Security logs are often not referenced during normal operation and are only used when a problem occurs. If it's not clearly defined who will review them and in what order, the response will be delayed.
Designs understood only by specific individuals, or operations that don't consider handover procedures, pose significant risks in actual incident response. Logs only function effectively in practice when they are designed with the intended audience and usage scenarios in mind.
AWS security logs don't offer a simple list of "what to enable." The key is deciding which decisions to make first. Finally, let's summarize the core design principles.
Before designing security logs, it's important to clarify the purpose, not the technical elements. Specifically, you need to define the purpose of use, such as "Do you want to fulfill audit and accountability requirements?", "Do you want to facilitate incident investigations?", or "Do you want to quickly detect anomalies in daily operations?".

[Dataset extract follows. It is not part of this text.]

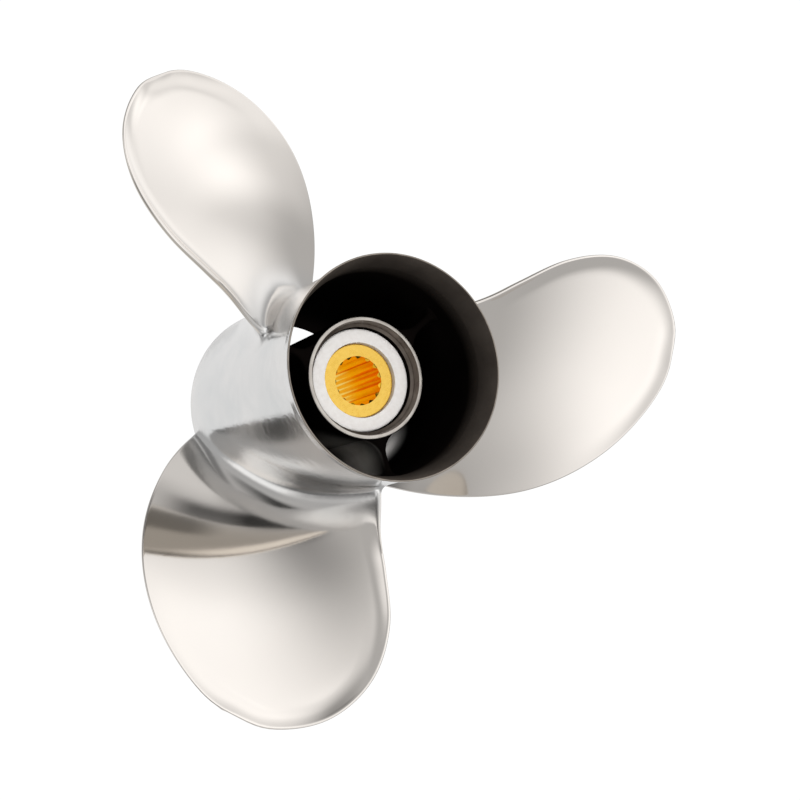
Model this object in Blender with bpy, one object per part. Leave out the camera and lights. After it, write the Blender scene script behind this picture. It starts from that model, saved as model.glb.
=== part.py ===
"""A three-blade boat propeller with a through-hub exhaust, standing on its forward rim.

Metres. The shaft axis is Z, the forward (engine) end is at z = 0 and the aft (exhaust) end is up.
Seen from aft the propeller turns clockwise: each blade leads with its clockwise, forward edge.
"""

import math

import bmesh
import bpy

# Driving dimensions: the hub
HUB_LENGTH = 0.1445
BARREL_RADIUS = 0.0525
AFT_RING_RADIUS = 0.054
AFT_RING_LENGTH = 0.009
AFT_LIP = 0.0016
PASSAGE_RADIUS_FORWARD = 0.0448
PASSAGE_RADIUS_AFT = 0.0498
BELL_DEPTH = 0.014
EDGE_BREAK = 0.001
SEAT_GAP = 0.0003

# Driving dimensions: the inner barrel, the bush and the sleeve
INNER_RADIUS_AFT = 0.030
INNER_RADIUS_FORWARD = 0.029
INNER_FORWARD_Z = 0.010
INNER_AFT_Z = 0.110
INNER_LIP = 0.0022
BUSH_RADIUS = 0.0253
BUSH_FORWARD_Z = 0.022
BUSH_AFT_Z = 0.1026
SLEEVE_RADIUS = 0.0181
SLEEVE_FORWARD_Z = 0.016
SLEEVE_AFT_Z = 0.1003
THRUST_SEAT_RADIUS = 0.0235

# Driving dimensions: the splined bore
SPLINE_TEETH = 15
SPLINE_MAJOR_RADIUS = 0.0126
SPLINE_MINOR_RADIUS = 0.0111
SPLINE_GROOVE_SHARE = 0.42
SPLINE_FLANK_SHARE = 0.10

# Driving dimensions: the ribs
RIB_COUNT = 3
RIB_THICKNESS = 0.0035
RIB_FORWARD_Z = 0.012
RIB_AFT_Z_INNER = 0.109
RIB_AFT_Z_OUTER = 0.112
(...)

Without a clear objective, decisions regarding the scope of data acquisition, retention period, and whether or not to send notifications will all be made on an ad-hoc basis. Since it is difficult to redesign logs later, aligning the decision-making criteria from the beginning will ultimately lead to a minimal configuration and reduced operational burden.
CloudTrail is essential for recording evidence of operations in the AWS environment. However, there's a difference between using CloudTrail as the core of your operations and relying entirely on it.
While CloudTrail is a powerful audit trail, it's not suited for designs that handle immediate detection or operational monitoring on its own. By separating the roles of audit trails and early detection, and positioning CloudTrail as a "foundation for later explanation," you can create a design that is neither too long nor too short.
Security logs are not a panacea. The key is to use CloudTrail as the central tool and supplement it as needed. Understanding this approach is essential for AWS security logs to truly function effectively in practical applications.